Cognitive Behavioural Therapy, or CBT for short, is a short-term therapy, usually lasting for between 6 and 12 sessions,  which aims to help you overcome a specific problem.  Anxiety, depression, social phobias and eating disorders are all issues which can be worked on.  CBT encourages you to notice your ‘automatic thoughts’ which limit your freedom to feel relaxed, happy, and to do what you want in everyday life.  Your therapist will help you to challenge negative beliefs about yourself, and to risk making small changes, on a daily basis, which will put you, rather than that negative running commentary in your head, back in control.  The counsellor is not going to ‘dig deep’ into your past, but will instead look at how your issues are spoiling your enjoyment of life and help you to feel better in the here and now.  Any issue which is causing you to have negative thoughts about yourself, your life and your relationships can improve during CBT.  You and your therapist will agree on what you want to change and then draw up a plan for each week of the therapy.  Your goals will be small, measurable, realistic and form your ‘homework’ each week.  For example, if you are a client who has anxiety and has lost your confidence to look for work, you might look at ways of reducing your anxiety by cutting down on the time you have to think about it.  Your homework might be:

week 1 – find out  phone numbers of  voluntary organisations in your town

week 2 – ring or email them asking if they have opportunities for volunteers

week 3 – list the experience and skills you can offer

week 4 – practise mock interviews with a friend

week 5 – go for an interview

week 6 – work for half a day in a charity shop

Your therapist would encourage you to keep a diary of your thoughts and feelings and to notice if your worst fears actually ever happened- almost certainly they didn’t!

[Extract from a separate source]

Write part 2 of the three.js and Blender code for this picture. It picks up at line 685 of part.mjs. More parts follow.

I hope I haven’t made CBT sound like ‘just a lot of goal-setting’; it’s not at all like that with a good therapist.  It is very organised, and you will look at how you behave as a result of your problems in a lot of detail, and work out different ways of behaving and thinking, but your relationship with the counsellor or therapist is still the key to your feeling better.  A warm, understanding, non-judgmental relationship is really important if CBT is going to help.

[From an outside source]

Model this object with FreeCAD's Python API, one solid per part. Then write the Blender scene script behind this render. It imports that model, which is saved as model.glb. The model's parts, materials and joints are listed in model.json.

So, over the weeks,  you will together set  small, measurable goals, and then discuss how things went for you.  You will talk a lot about your fears and your feelings as well as how you coped.

CBT circle

I believe that our thoughts, feelings, beliefs and actions are circular, and we can begin to change at any point on the circle.  Sometimes, behaving differently helps us to see that our negative thoughts are untrue.  Other times, noticing ourselves being negative and deliberately changing the thought, repeating a positive statement instead, can help us change how we feel, and how we behave. As the therapist, I know that my role is to help you, the client, to make a commitment to change, by working out a detailed plan which I support you to follow, while listening and understanding your thoughts and fears. Just because it’s called cognitive-behavioural therapy, doesn’t mean that your feelings are any less important; in fact expressing them fully is vital for change.  An American study found that simply asking a group of unemployed workers to write down every week how they felt about being out of work, resulted in their getting jobs more quickly that those who didn’t put their feelings on paper.  Recognising how we feel about our situation, accepting that it’s not about our failings as a person, but rather the result of the situation we find ourselves in, somehow gives us permission to forgive ourselves, realise we are just another normal human being, who has ‘got a bit stuck’, and find the strength to move on, back to a happier place!